» **The request**
Locate the line that contains "Model this object" and the line that contains "shoulder_ring_slope = 27.0". Copy both of them exactly, together with every line between them, and no others.

Source records:
..........
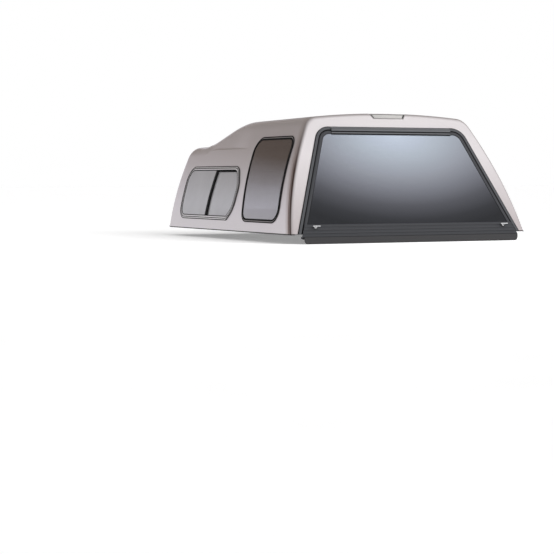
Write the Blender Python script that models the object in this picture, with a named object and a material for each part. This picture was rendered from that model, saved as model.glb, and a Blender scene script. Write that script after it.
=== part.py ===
"""Fibreglass pickup truck canopy: a one-piece moulding with a raised rear half and a lift-up rear door.

Run it with blender --background --python part.py, or from Blender's text editor.
Metres. +X is right, +Y is forward to the cab, +Z is up. The origin is the bottom centre of the whole part.
Most sizes are measured in the canopy's own frame: y from the rear edge of its base, z from the bed rails.
"""

import math

import bmesh
import bpy
from mathutils import Vector

# The moulding
BASE_LENGTH = 2.037
BASE_HALF_WIDTH = 0.872
ROOF_HALF_WIDTH = 0.588
ROOF_HEIGHT = 0.751
ROOF_CROWN = 0.032
ROOF_FALL = 0.011
SIDE_LEAN = 0.160
REAR_RAKE = 0.420
WALL = 0.006
SHOULDER_RADIUS = 0.055
REAR_CORNER_RADIUS = 0.022
FRONT_CORNER_RADIUS = 0.030
FRONT_TOP_RADIUS = 0.060
FLANGE_WIDTH = 0.055

# The cab-high front roof and the ramp up to the high roof
LOW_ROOF_HEIGHT = 0.572
LOW_ROOF_LENGTH = 0.253
RAMP_SLOPE = 0.376
RAMP_BLEND = 0.050
RAMP_EASE = 0.120
FOOT_BLEND = 0.045

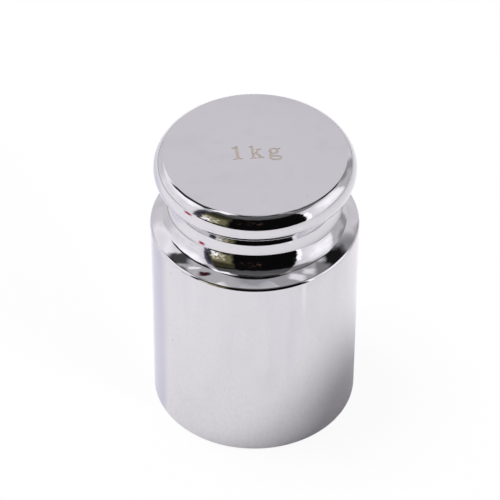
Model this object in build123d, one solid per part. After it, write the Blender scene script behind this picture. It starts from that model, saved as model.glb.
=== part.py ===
"""Calibration weight of 1 kg: one chrome-plated steel turning with a rolled knob.

Millimetres, +Z up. The origin is the centre of the base, on the face that the weight
stands on, and the turning axis is Z. The whole weight is one revolved profile: above
the cylinder it is a sloping ring, then a chain of tangent arcs up to the flat top.
The chain is drawn from the corner of the shoulder, and the cylinder takes what is left
of the overall height.
"""
from build123d import *
import math
import os

# ---- driving dimensions -------------------------------------------------------------

body_diameter = 49.0          # cylinder that holds nearly all of the mass
overall_height = 73.0         # base to flat top
base_edge_chamfer = 0.5       # edge that meets the balance pan

shoulder_edge_radius = 1.0    # rounded edge between the cylinder and the sloping ring
shoulder_ring_width = 3.0     # sloping ring, measured along the radius
shoulder_ring_slope = 27.0    # degrees down from the cove to the edge

neck_depth = 6.2              # cylinder wall in to the waist of the neck
shoulder_cove_radius = 6.8    # neck below the waist, down to the sloping ring
neck_flare_radius = 9.0       # neck above the waist, where it opens more slowly
neck_flare_angle = 20.0       # degrees of that arc
knob_cove_radius = 3.07       # tighter cove from the flare to the underside of the knob

knob_inset = 1.05             # the knob is this much slimmer than the body, each side
rim_roll_radius = 4.45        # rolled rim of the knob
flat_top_inset = 2.25         # widest part of the rim in to the crisp edge of the flat top

# ---- derived sizes, with heights above the corner of the shoulder ---------------------

half_turn = 180
body_radius = body_diameter / 2
neck_radius = body_radius - neck_depth
knob_radius = body_radius - knob_inset
flat_top_radius = knob_radius - flat_top_inset

shoulder_corner = Vector(body_radius, 0)
ring_inner_radius = body_radius - shoulder_ring_width
ring_rise = shoulder_ring_width * math.tan(math.radians(shoulder_ring_slope))
ring_inner_corner = Vector(ring_inner_radius, ring_rise)


def reach(radius, angle):
    """From the centre of a circle to its point at an angle in degrees."""
    return Vector(radius, 0).rotate(Axis.Z, angle)


# Shoulder cove: it passes through the inner corner of the ring and is upright at the waist.
cove_centre_radius = neck_radius + shoulder_cove_radius
cove_foot_angle = math.degrees(math.acos((cove_centre_radius - ring_inner_radius) / shoulder_cove_radius))
waist_height = ring_rise + reach(shoulder_cove_radius, cove_foot_angle).Y
shoulder_cove_centre = Vector(cove_centre_radius, waist_height)

# Flare: upright at the waist too, turned the other way up.
flare_centre = Vector(neck_radius + neck_flare_radius, waist_height)
flare_end_angle = half_turn - neck_flare_angle

# Knob cove: tangent to the end of the flare, so the two centres lie on one radius.
knob_cove_centre = flare_centre + reach(neck_flare_radius - knob_cove_radius, flare_end_angle)

# Rolled rim: it touches the knob cove from outside and is widest at knob_radius.
roll_centre_radius = knob_radius - rim_roll_radius
cove_to_roll = knob_cove_radius + rim_roll_radius
roll_foot_angle = math.degrees(math.acos((roll_centre_radius - knob_cove_centre.X) / cove_to_roll))
roll_centre = knob_cove_centre + reach(cove_to_roll, roll_foot_angle)
roll_crest_angle = math.degrees(math.acos((flat_top_radius - roll_centre_radius) / rim_roll_radius))

knob_height = roll_centre.Y + reach(rim_roll_radius, roll_crest_angle).Y
body_height = overall_height - knob_height


def turned_profile():
    """Half section of the weight, drawn from the base centre up to the top centre."""
    with BuildSketch(Plane.XZ) as section:
        with BuildLine():
            base = Line((0, -body_height), (body_radius, -body_height))
            Line(base @ 1, shoulder_corner)
            Line(shoulder_corner, ring_inner_corner)
            CenterArc(shoulder_cove_centre, shoulder_cove_radius, half_turn, cove_foot_angle)
            CenterArc(flare_centre, neck_flare_radius, flare_end_angle, neck_flare_angle)
            CenterArc(
                knob_cove_centre,
                knob_cove_radius,
                roll_foot_angle,
                flare_end_angle - roll_foot_angle,
            )
            rim = CenterArc(
                roll_centre,
                rim_roll_radius,
                roll_foot_angle - half_turn,
                half_turn - roll_foot_angle + roll_crest_angle,
            )
            flat = Line(rim @ 1, (0, knob_height))
            Line(flat @ 1, base @ 0)
        make_face()
        chamfer(section.vertices().sort_by_distance(base @ 1)[0], base_edge_chamfer)
        fillet(section.vertices().sort_by_distance(shoulder_corner)[0], shoulder_edge_radius)
    return section.sketch


def turn_weight():
    """The profile revolved about the turning axis, standing on its base."""
    weight = revolve(turned_profile(), axis=Axis.Z, revolution_arc=360)
    return weight.moved(Location((0, 0, body_height)))


os.makedirs("parts", exist_ok=True)
export_step(turn_weight(), "parts/weight_body.step")
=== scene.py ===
"""Looks of the 1 kg calibration weight: chrome-plated turning, etched mark, light tent.

Metres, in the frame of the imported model: +Z up, origin at the centre of the base.
"""
import math

import bpy
from mathutils import Matrix, Vector
from mathutils.geometry import delaunay_2d_cdt


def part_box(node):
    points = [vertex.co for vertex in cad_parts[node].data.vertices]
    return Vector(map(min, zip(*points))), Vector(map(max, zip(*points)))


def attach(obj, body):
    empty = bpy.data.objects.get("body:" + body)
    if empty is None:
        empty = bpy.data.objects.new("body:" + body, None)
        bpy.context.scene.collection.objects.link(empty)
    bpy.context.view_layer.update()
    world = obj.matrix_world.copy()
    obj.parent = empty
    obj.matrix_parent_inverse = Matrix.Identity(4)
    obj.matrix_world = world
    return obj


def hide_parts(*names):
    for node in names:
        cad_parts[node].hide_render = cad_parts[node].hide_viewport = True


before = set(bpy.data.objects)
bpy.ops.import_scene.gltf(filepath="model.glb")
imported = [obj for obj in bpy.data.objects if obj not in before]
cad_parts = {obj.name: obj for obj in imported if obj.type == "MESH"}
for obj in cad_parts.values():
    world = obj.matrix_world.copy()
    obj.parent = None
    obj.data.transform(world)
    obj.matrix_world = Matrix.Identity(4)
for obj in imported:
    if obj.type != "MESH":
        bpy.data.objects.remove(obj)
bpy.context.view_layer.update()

MM = 0.001

# ---- turned profile: outer sizes from the frame, the rest as the weight is dimensioned ----
node_low, node_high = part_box("weight_body")
BODY_RADIUS = node_high.x
OVERALL_HEIGHT = node_high.z
BASE_EDGE_CHAMFER = 0.5 * MM
SHOULDER_EDGE_RADIUS = 1.0 * MM
SHOULDER_RING_WIDTH = 3.0 * MM     # sloping ring, measured along the radius
SHOULDER_RING_SLOPE = math.radians(27)
SHOULDER_RING_CROWN = math.radians(2.2)   # polishing has rounded the ring by this much each way
NECK_DEPTH = 6.2 * MM              # cylinder wall in to the waist of the neck
SHOULDER_COVE_RADIUS = 6.8 * MM    # neck below the waist
NECK_FLARE_RADIUS = 9.0 * MM       # neck above the waist
NECK_FLARE_ANGLE = math.radians(20)
KNOB_COVE_RADIUS = 3.07 * MM       # from the flare to the underside of the knob
KNOB_INSET = 1.05 * MM
RIM_ROLL_RADIUS = 4.45 * MM
FLAT_TOP_INSET = 2.25 * MM         # widest part of the knob in to the crisp edge of the flat

NECK_RADIUS = BODY_RADIUS - NECK_DEPTH
KNOB_RADIUS = BODY_RADIUS - KNOB_INSET
FLAT_TOP_RADIUS = KNOB_RADIUS - FLAT_TOP_INSET

SECTORS = 256                      # facets round the axis
ARC_STEP = math.radians(2.5)       # largest turn of the profile between two points of an arc


def arc_run(centre, radius, start, end, hollow=False):
    """(point, outward normal) pairs along an arc; a hollow arc faces its own centre."""
    steps = max(2, math.ceil(abs(end - start) / ARC_STEP))
    facing = -1 if hollow else 1
    run = []
    for i in range(steps + 1):
        angle = start + (end - start) * i / steps
        out = Vector((math.cos(angle), math.sin(angle)))
        run.append((Vector(centre) + radius * out, facing * out))
    return run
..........
» **The output**
Model this object in build123d, one solid per part. After it, write the Blender scene script behind this picture. It starts from that model, saved as model.glb.
=== part.py ===
"""Calibration weight of 1 kg: one chrome-plated steel turning with a rolled knob.

Millimetres, +Z up. The origin is the centre of the base, on the face that the weight
stands on, and the turning axis is Z. The whole weight is one revolved profile: above
the cylinder it is a sloping ring, then a chain of tangent arcs up to the flat top.
The chain is drawn from the corner of the shoulder, and the cylinder takes what is left
of the overall height.
"""
from build123d import *
import math
import os

# ---- driving dimensions -------------------------------------------------------------

body_diameter = 49.0          # cylinder that holds nearly all of the mass
overall_height = 73.0         # base to flat top
base_edge_chamfer = 0.5       # edge that meets the balance pan

shoulder_edge_radius = 1.0    # rounded edge between the cylinder and the sloping ring
shoulder_ring_width = 3.0     # sloping ring, measured along the radius
shoulder_ring_slope = 27.0    # degrees down from the cove to the edge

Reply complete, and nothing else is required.